Christians should love all of God’s family members. Everyone who believes in the Incarnation is a child of God. Therefore, every believer of the Incarnation loves God, and everyone who loves God loves the family of God. If God loves the believer, other believers should love that believer because they are part of God’s household. You cannot love one without the other. If you love the parent, you love the child as well. Loving other Christians is evidence that the new birth took place. Every child of God is entitled to our love because they are birthed into God’s family. They, like you, now represent the invisible God on earth as His representative.
We also know from nature that look-alikes are attracted to each other. There’s an old saying, “Birds of a feather flock together.” Love starts in God’s family. If we tell a mother that we do not like her kids, we will have a problem with Mommy. Love for the mother and love for the kids are a package deal. Likewise, we cannot separate belief and love. One is the source of the other.
Consequently, if we wish to show our love for God, we should demonstrate it to a visible agent, another child of God in His family. Fellow Christians are worthy of our love because they possess distinguishing features of God’s family, qualities that non-Christians do not have. Love for God shows itself in active love for God’s children, not just emotional love. We love other Christians best when we respond to God’s command to love. Therefore, love for God and His children is obedience to His commands. It is not how we feel about God and other believers but how we choose to relate to them.

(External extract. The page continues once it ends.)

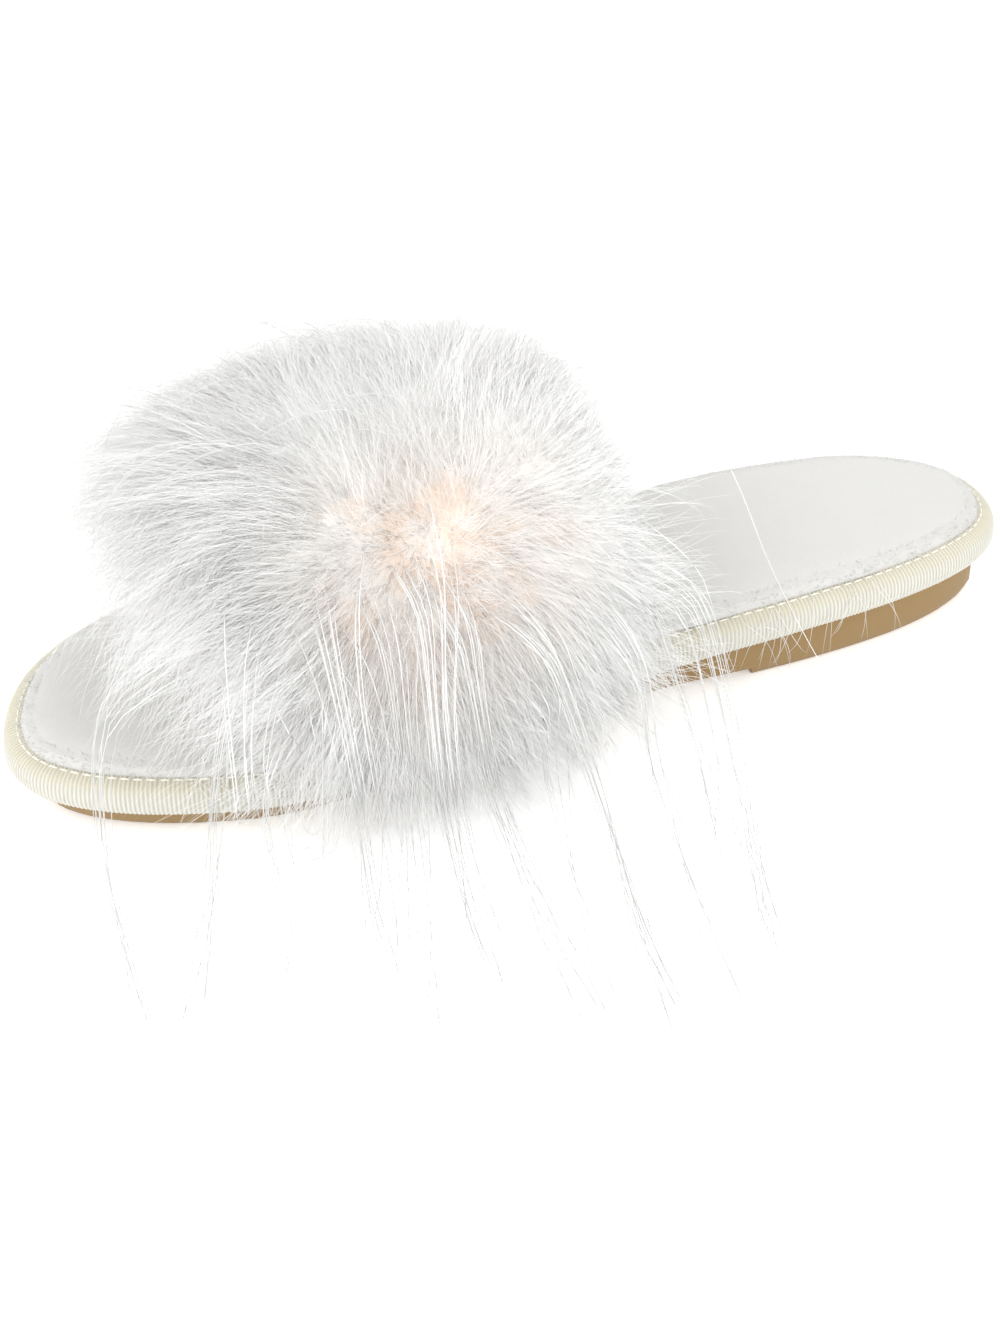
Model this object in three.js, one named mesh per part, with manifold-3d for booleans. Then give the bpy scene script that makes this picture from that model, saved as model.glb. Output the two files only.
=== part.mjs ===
// A right-foot slide slipper: a moulded sole with a low heel, a plush-faced padded insole whose edge is
// bound with ribbed ribbon, and an open-toed, open-backed band upper that carries long, deep fur.
// Millimetres. +X runs from the heel to the toe, +Y to the big-toe side, +Z up.
// The origin lies on the floor under the middle of the heel's tread.

import * as THREE from "three";
import { mergeVertices } from "three/addons/utils/BufferGeometryUtils.js";
import Module from "manifold-3d";

const wasm = await Module();
wasm.setup();

// Driving dimensions of the last and the sole
const footbedLength = 250;
const ballWidth = 88;
const waistWidth = 66;
const heelWidth = 62;
const foreSoleThickness = 5.2;
const heelSoleThickness = 12.1;
const toeSpring = 2.1;
const heelStep = 2.6; // how far the heel's tread stands below the waist of the sole
const heelBreastLean = 1.2;
const soleSideInset = 3.7; // the sole's wall lies inside the footbed's edge by this much
const soleEndInset = 5.6;
const soleWallDraft = 1.3;
const soleEdgeRound = 1.4;
const grooveWidth = 1.8;
const grooveDepth = 0.9;
const groovePitch = 9;
const grooveEdgeMargin = 9;

// Insole, ribbon and band
const insoleThickness = 12.6;
const pileRise = 3.6; // how far the plush stands over the padding that it covers
const ribbonHeight = 8.6;
const ribbonWall = 1.0;
const ribbonLap = 5.2; // width of ribbon that shows on top of the insole
const ribbonTuck = 9; // width of ribbon that is tucked under the insole
const bandWall = 2.5;
const bandMargin = 8; // width of band that is glued between ribbon and sole
const bandMarginWall = 1.0;
const instepHeight = 46; // clear height of the band over the insole at its back edge
const toeHeight = 36; // the same at its front edge
const seam = 0.3; // gap between pieces that meet

// Fur
const furDepth = 27; // thickness of the matted underfur over the crest of the band
const furSideDepth = 15; // the same beside the foot
const furBackReach = 8; // how far the underfur reaches behind the band
const furFrontReach = 20; // how far it reaches in front of the band
const furHang = 7; // how far it hangs below the band's foot
const lockLength = 25;
const lockWidth = 14;
const lockRoot = 5; // depth at which locks are rooted in the underfur
const lockTip = 0.6;
const guardLength = 52; // the stretch of a guard lock that comes down to the floor and lies there
const guardWidth = 2.6;
const furFloorGap = 1.8; // the lowest hair tips stop this far above the floor

// Places along the footbed, as shares of its length from the heel's tip
const placeShare = {
  heelRest: 0.12,
  heelBreast: 0.3,
  waistEnd: 0.53,
  foreRest: 0.7,
  toeSpringStart: 0.8,
  bandBackSide: 0.455,
  bandBackTop: 0.47,
  bandFrontSide: 0.695,
  bandFrontTop: 0.78,
};

// The footbed's outline: half widths, as shares of the named width's half, at shares of the length
const outlineRows = [
  { at: 0.02, width: heelWidth, inner: 0.5, outer: 0.45 },
  { at: 0.06, width: heelWidth, inner: 0.73, outer: 0.73 },
  { at: 0.12, width: heelWidth, inner: 0.9, outer: 0.93 },
  { at: 0.2, width: heelWidth, inner: 1.0, outer: 1.03 },
  { at: 0.3, width: waistWidth, inner: 0.975, outer: 1.015 },
  { at: 0.4, width: waistWidth, inner: 0.945, outer: 1.05 },
  { at: 0.5, width: waistWidth, inner: 0.97, outer: 1.12 },
  { at: 0.6, width: ballWidth, inner: 0.83, outer: 0.935 },
  { at: 0.7, width: ballWidth, inner: 0.94, outer: 1.01 },
  { at: 0.78, width: ballWidth, inner: 0.955, outer: 0.995 },
  { at: 0.86, width: ballWidth, inner: 0.86, outer: 0.87 },
  { at: 0.92, width: ballWidth, inner: 0.735, outer: 0.67 },
  { at: 0.965, width: ballWidth, inner: 0.575, outer: 0.4 },
  { at: 0.991, width: ballWidth, inner: 0.4, outer: 0.09 },
];
const toeTipShare = 0.17; // the toe's tip lies this share of the ball's half width to the inner side
const soleCuts = 3; // facets between two rows of the outline
const footbedCuts = 2;

const mix = THREE.MathUtils.lerp;
const ease = THREE.MathUtils.smoothstep;
const clamp = THREE.MathUtils.clamp;
const vec = (x, y, z) => new THREE.Vector3(x, y, z);
const xAt = (share) => (share - placeShare.heelRest) * footbedLength;
const shareAt = (x) => x / footbedLength + placeShare.heelRest;

// Repeatable scatter from -1 to 1
function scatter(seed) {
  const value = Math.sin(seed * 127.1 + 311.7) * 43758.5453;
  return 2 * (value - Math.floor(value)) - 1;
}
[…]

The Lord Jesus the Anointed One is the common meeting place for all Christians. There, one’s race, class, and color are distant from Him. It is an elementary test of our love for God. How committed are we to fully applying His principles to our lives? That is the quantity of our love. Fellowship with God carries power with it. The person who puts their trust in Jesus the Anointed One yields themselves to God’s principles and standards for living. They receive direction for life from their heavenly parent’s instructions. Operating out of the identity of the dignity of their spiritual family, they love members of God’s family more than they love themselves.
COMMENTARY AND HOMILETICS
Additional comments, interpretations, and insights of Reformation Theologians, Revivalist Teachers, Reformed Scholars, and Modern Commentators on this verse.

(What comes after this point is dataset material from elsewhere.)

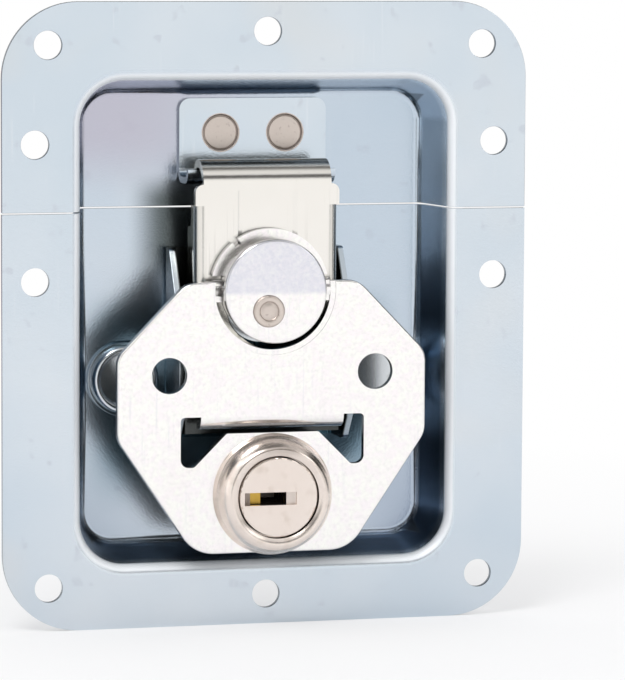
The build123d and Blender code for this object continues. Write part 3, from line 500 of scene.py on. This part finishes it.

Matthew Poole (1624-1679) states that we don’t need to broadcast that we love God’s children. But, if we hear people talk about how much we love God’s children, we must clarify that it’s on God’s account. We want to conform to Him and obey His commandments. Our love for them supposes that we also love God and must be demonstrated by doing so.[3]
English Presbyterian Minister William Bates (1625-1699) asks whom the Apostle John describes when he says, “the children of God?” This title is bestowed for several reasons. To begin with, by creation. After all, angels are called “the sons of God,”[4] and humanity is His “offspring.”[5] Furthermore, the reason for the title relates to the manner of their production by God’s immediate power. It also resembles godliness in its spiritual, immortal nature and intellectual operations. No wonder God designates believers as “His children” due to their calling because God places them into a family relationship by His grace. Finally, it offers a kinship with God and each other that arises from our regeneration by supernatural means.

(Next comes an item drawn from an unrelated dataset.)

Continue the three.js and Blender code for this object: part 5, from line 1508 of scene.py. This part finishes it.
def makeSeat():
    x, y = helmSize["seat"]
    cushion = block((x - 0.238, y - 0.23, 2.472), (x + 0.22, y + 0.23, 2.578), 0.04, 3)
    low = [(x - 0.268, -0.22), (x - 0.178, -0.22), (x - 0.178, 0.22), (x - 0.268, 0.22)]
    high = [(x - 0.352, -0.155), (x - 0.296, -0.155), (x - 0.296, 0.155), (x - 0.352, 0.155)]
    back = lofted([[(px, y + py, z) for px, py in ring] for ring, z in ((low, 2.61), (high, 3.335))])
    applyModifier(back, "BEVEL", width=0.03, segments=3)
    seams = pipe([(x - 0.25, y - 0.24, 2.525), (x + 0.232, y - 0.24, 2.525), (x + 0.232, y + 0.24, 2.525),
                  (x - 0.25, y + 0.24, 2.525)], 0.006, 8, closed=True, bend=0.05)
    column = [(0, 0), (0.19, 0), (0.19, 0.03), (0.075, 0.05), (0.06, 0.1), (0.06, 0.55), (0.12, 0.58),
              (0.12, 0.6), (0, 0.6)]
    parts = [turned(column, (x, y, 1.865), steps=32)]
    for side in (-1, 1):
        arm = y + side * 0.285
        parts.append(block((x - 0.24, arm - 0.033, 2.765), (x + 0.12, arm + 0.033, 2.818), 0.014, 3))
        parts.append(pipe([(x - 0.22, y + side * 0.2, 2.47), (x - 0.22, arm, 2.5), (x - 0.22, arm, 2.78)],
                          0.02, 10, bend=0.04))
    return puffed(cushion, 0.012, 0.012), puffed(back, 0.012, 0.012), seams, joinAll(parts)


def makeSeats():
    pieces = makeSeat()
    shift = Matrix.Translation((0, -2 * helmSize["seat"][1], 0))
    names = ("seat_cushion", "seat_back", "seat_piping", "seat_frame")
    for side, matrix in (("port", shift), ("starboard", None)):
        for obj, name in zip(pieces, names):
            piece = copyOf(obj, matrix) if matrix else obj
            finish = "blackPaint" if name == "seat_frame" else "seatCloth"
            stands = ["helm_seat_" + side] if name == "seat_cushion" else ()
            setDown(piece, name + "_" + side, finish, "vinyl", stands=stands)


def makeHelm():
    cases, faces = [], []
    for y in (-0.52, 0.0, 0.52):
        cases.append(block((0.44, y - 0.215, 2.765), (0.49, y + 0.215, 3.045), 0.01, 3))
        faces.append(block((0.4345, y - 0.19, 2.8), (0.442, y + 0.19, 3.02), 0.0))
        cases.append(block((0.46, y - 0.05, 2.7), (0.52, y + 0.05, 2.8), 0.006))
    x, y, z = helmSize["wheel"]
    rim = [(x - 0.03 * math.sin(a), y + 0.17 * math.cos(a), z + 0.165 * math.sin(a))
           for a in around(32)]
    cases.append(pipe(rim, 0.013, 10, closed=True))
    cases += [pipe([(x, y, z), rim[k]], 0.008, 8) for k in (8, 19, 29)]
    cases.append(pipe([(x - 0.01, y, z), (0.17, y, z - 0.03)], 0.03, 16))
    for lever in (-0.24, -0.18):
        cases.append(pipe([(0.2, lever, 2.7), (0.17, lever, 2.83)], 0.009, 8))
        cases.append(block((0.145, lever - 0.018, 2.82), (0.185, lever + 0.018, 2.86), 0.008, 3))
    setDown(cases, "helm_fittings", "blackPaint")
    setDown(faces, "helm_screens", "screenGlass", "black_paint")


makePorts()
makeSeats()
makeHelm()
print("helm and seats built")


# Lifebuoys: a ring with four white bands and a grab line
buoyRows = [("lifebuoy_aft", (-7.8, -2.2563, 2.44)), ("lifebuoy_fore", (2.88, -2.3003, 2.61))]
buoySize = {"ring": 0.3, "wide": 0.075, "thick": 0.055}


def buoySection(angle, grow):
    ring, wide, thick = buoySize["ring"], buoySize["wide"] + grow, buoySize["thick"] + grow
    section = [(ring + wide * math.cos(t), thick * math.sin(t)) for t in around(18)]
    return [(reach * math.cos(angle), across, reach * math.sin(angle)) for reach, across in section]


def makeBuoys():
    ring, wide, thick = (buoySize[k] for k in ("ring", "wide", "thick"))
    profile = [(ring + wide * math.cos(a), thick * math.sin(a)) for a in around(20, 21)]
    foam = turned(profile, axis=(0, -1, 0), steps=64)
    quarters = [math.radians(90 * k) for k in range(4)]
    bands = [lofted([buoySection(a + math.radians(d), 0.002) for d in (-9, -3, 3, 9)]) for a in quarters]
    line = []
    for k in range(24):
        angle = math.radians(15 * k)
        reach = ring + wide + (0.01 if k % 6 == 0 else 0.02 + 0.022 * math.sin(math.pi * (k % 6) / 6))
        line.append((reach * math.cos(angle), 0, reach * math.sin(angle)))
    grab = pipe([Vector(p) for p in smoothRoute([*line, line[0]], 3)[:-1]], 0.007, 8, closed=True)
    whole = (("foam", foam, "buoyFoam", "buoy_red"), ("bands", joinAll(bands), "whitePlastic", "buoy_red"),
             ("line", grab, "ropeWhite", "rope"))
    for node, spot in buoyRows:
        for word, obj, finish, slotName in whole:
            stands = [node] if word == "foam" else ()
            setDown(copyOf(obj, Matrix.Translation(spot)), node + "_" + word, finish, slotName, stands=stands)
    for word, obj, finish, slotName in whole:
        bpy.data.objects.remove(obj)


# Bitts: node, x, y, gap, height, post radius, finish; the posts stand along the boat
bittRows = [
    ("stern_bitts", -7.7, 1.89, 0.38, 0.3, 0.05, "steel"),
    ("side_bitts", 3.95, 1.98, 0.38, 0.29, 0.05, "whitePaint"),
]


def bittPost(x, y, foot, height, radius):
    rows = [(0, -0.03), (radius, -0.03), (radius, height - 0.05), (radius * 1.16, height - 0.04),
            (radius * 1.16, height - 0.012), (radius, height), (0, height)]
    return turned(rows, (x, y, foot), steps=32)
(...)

What does our love for the children of God include, asks Bates? The fundamental principle of agápē.[6] Therefore the qualifications for this love are easy to understand. Such love must be sincere and cordial. Any counterfeit, formal affection enhanced with any garnish is so far from pleasing God that it infinitely aggravates Him. In addition, it must be pure because the attractive impulse is the image of God appearing in those who have such love. Not only that, but it is universal and extended to all the saints. Therefore, we can see why it must be enthusiastic in truth and its degree of importance.[7] [8]
William Burkitt (1650- 1703) observes that using agápē reveals how sincere we love God and His children and our obedience to His commands. The search for that assurance might begin by asking, “What kind of affection is required to love God’s children?” Burkitt answers by saying that it starts with what we esteem the highest, a love of desire, a love of delight, a love of duty, and a love of dedication. The next thing to establish is, “What kind of obedience towards God is that which springs from love?”Most would say it is uniform and universal. As such, love regards the whole Law in its permissions, prohibitions, and studies to please the Law-Giver. It makes it a pleasant exercise, not a pitiful task. But, at the same time, it is also explicit and exact, producing a careful watchfulness over our conduct, that nothing is done or allowed by us displeasing to God’s eye. Furthermore, it is constant and persevering. Therefore, any sinful activity caused by human passion will cease when the scales are balanced. But that which proceeds from an inward principle, or life, is continual. We rejoice that such a principle is the agápē God planted in the Christian’s heart so they can find out how much they love God’s children – spiritual brothers and sisters in the Lord – by how much they love and obey God.[9]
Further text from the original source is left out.